* **EXERCISE INSTRUCTIONS**
Send back all the data below, exactly as given.

* **DATA SEGMENT**

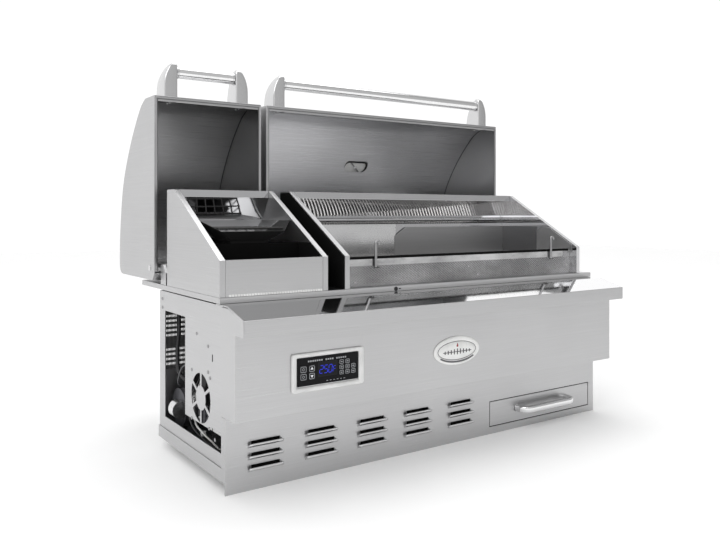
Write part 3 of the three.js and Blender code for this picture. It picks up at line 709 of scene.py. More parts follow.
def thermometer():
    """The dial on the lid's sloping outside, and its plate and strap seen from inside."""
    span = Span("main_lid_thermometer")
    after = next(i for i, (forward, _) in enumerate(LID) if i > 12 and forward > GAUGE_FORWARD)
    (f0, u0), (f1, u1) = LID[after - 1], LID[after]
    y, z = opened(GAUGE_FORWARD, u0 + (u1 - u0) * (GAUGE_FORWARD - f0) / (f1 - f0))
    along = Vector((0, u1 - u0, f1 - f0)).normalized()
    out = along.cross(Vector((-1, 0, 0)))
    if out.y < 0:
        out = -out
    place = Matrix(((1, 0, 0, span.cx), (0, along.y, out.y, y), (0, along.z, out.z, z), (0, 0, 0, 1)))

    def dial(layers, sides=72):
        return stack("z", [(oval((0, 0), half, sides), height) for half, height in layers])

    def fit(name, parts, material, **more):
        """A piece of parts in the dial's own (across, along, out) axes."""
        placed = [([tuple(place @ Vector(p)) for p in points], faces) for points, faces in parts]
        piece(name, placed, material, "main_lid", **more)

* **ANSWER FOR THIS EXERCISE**
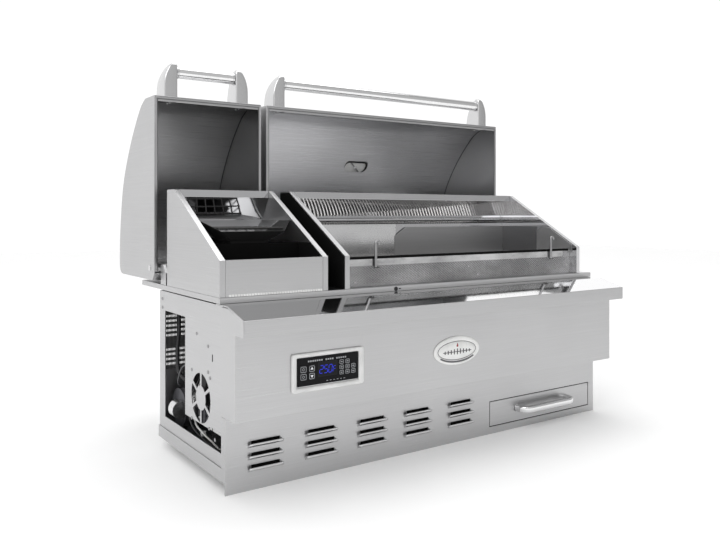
Write part 3 of the three.js and Blender code for this picture. It picks up at line 709 of scene.py. More parts follow.
def thermometer():
    """The dial on the lid's sloping outside, and its plate and strap seen from inside."""
    span = Span("main_lid_thermometer")
    after = next(i for i, (forward, _) in enumerate(LID) if i > 12 and forward > GAUGE_FORWARD)
    (f0, u0), (f1, u1) = LID[after - 1], LID[after]
    y, z = opened(GAUGE_FORWARD, u0 + (u1 - u0) * (GAUGE_FORWARD - f0) / (f1 - f0))
    along = Vector((0, u1 - u0, f1 - f0)).normalized()
    out = along.cross(Vector((-1, 0, 0)))
    if out.y < 0:
        out = -out
    place = Matrix(((1, 0, 0, span.cx), (0, along.y, out.y, y), (0, along.z, out.z, z), (0, 0, 0, 1)))

    def dial(layers, sides=72):
        return stack("z", [(oval((0, 0), half, sides), height) for half, height in layers])

    def fit(name, parts, material, **more):
        """A piece of parts in the dial's own (across, along, out) axes."""
        placed = [([tuple(place @ Vector(p)) for p in points], faces) for points, faces in parts]
        piece(name, placed, material, "main_lid", **more)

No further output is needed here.